There are NO excuses for abusing or mistreating anyone. I don’t care who you are or what your affliction is. You have no right. Not for a day, an hour, or a second...." Read more here.


And there it is -- setting boundaries for yourself: Respecting who you are and what you bring to the table, and not allowing anyone to take that dignity away.

I have never played these kinds of games very well, either in my work or in my personal life. And as I get older, I am determined not to do them at all. So I step back or step out of situations that compromise my own values or dignity. I don't want to get sucked into drama because of another person's inability to cope with and resolve his/her own issues.

The Desiderata -- a philosophical poem that was popular in the 1960s and '70s, and which won a spoken word Grammy for radio announcer Les Crane -- hangs on my wall. Among other things, it instructs:
"...Avoid loud and aggressive persons;
they are vexatious to the spirit..."

I've taken that to heart.

1 comment:

Jazlan Ahn said...

At 52 years of age I have exhausted my care taking of the behaviors of other people. It doesn't serve my happiness. I admit that I have spent most of my life in a co-dependant mind frame. I was born into it. It was how I survived in my family. I was the "rescuer". Many people allow explanation for the behaviors of others due to child hood programming. That sounds like another excuse doesn't it? It helps to try to understand --sometimes. Other times, its better to just observe and detach. The setting of boundaries is necessary in order to live a life of independance and sovereignty. I admit that I have only just begun. I have taken care of most of my family throughout my entire life. I never had children of my own. My parents and my siblings were my children. I married into a similar situation. We learn at different speeds and different times of our lives. It doesn't seem to make a difference in the long run. It reminds me of an old song ... "I was so much older then, I'm younger than that now" - something like that. I am single now, free of the past. I didn't know that I could just say no, I won't do it. I felt that it was my duty to be of service to my family. I did have a choice. My father had Alzheimer disease for many years. I cared for him and finally his doctor told me that my own health would be at risk if I continued to take care of him. I was addicted to caring for people and never realized it because I had been doing it since I was six years old. I am not the only one in the world who has had this type of psychological entanglement. I moved to Red Bluff after my father died to get away from the SF bay area to rest and heal. Now I am rested! I am beginning a new life in a brand new mind frame. To tell you the truth, it is not really a new mind frame, it is just mine. I am remembering --me.

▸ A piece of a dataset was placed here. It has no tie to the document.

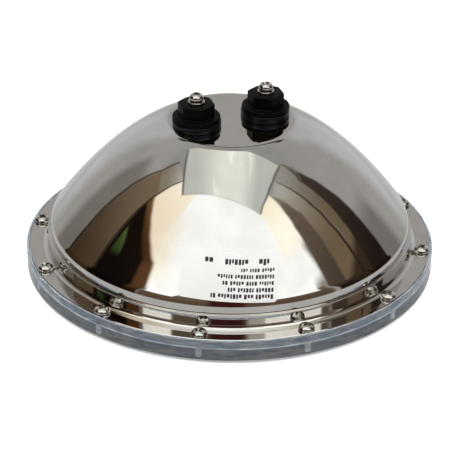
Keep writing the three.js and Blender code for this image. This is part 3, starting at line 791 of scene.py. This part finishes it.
def film_patch(left, right, foot, top, lift, thickness, corner, columns, rows):
    """Points and faces of a thin closed patch that follows the dome, its corners rounded."""
    points = []
    for height in (lift, lift + thickness):
        for row in range(rows + 1):
            share = row / rows
            up = foot + (top - foot) * (1 - math.cos(math.pi * share)) / 2
            near = min(up - foot, top - up)
            inset = corner - math.sqrt(max(0.0, corner ** 2 - (corner - near) ** 2)) if near < corner else 0.0
            for column in range(columns + 1):
                across = (left + inset) + (right - left - 2 * inset) * column / columns
                points.append(on_dome(across, up, height))
    stride = columns + 1
    upper = (rows + 1) * stride
    faces = []
    for row in range(rows):
        for column in range(columns):
            a = row * stride + column
            quad = (a, a + 1, a + stride + 1, a + stride)
            faces.append(quad[::-1])
            faces.append(tuple(upper + i for i in quad))
    border = list(range(stride)) + [row * stride + columns for row in range(1, rows + 1)]
    border += [rows * stride + column for column in range(columns - 1, -1, -1)]
    border += [row * stride for row in range(rows - 1, 0, -1)]
    for i, a in enumerate(border):
        b = border[(i + 1) % len(border)]
        faces.append((a, b, upper + b, upper + a))
    return points, faces


# Each printed line: its height up the label as a share, its left and right ends and its letters' height.
PRINT_ROWS = [(0.11, -7.5, 18.3, 1.9), (0.24, -0.6, 18.3, 1.75), (0.37, -2.6, 18.3, 1.65),
              (0.50, -5.0, 18.3, 1.65), (0.63, 4.6, 18.3, 1.5)]
PRINT_MARKS = [(0.79, -10.8, -6.8, 2.6), (0.79, -2.6, 7.4, 2.3), (0.79, 12.6, 16.0, 2.6)]
LETTER = {"width": (0.55, 0.95), "gap": 0.34, "word": (3, 8), "space": 0.7}


def print_blocks():
    """Small plain blocks, in word-like groups, where a rating label has its letters."""
    dice = random.Random(11)
    blocks = []
    for share, left, right, height in PRINT_ROWS + PRINT_MARKS:
        at_x, letters = right, dice.randint(*LETTER["word"])
        while at_x > left + LETTER["width"][0]:
            width = dice.uniform(*LETTER["width"]) * height / 1.6
            tall = height * dice.choice((1.0, 1.0, 0.74))
            blocks.append((at_x - width, at_x, LABEL["height"] * share + height / 2 - tall, tall))
            at_x -= width + LETTER["gap"]
            letters -= 1
            if letters == 0:
                at_x, letters = at_x - LETTER["space"], dice.randint(*LETTER["word"])
    return blocks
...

People have reasons for the behaviors that they carry. Do we have time to figure them out before we engage in relationship? No way! I would never allow myself to intrude on anyone with my exhausting stories. This is rare for me. I am sharing my little tid bit only to illustate that there are reasons for the behaviors of others. Its not our job or responsibility to investigate or nurse their psyche. That is a solo journey and there is absolutely no one in the entire universe who can truly assist. There is only God.

There are people who are desperately trying to connect with their reasons for being so needy and dependant. They are anxious and frustrated because they really don't seem to know why they are creating havoc in other people's lives. They just continue to meddle and create chaos in order to feel a connection or get a reaction. It is a sad situation. Sorry, I filled my quota for tolerance of that behavior for several lifetimes. It is time for joy and happiness now! I am the poster child for that campaign.

I adore your writing Beth. Thank you for sharing your wonderful style and wit! It is so refreshing and truly comforting.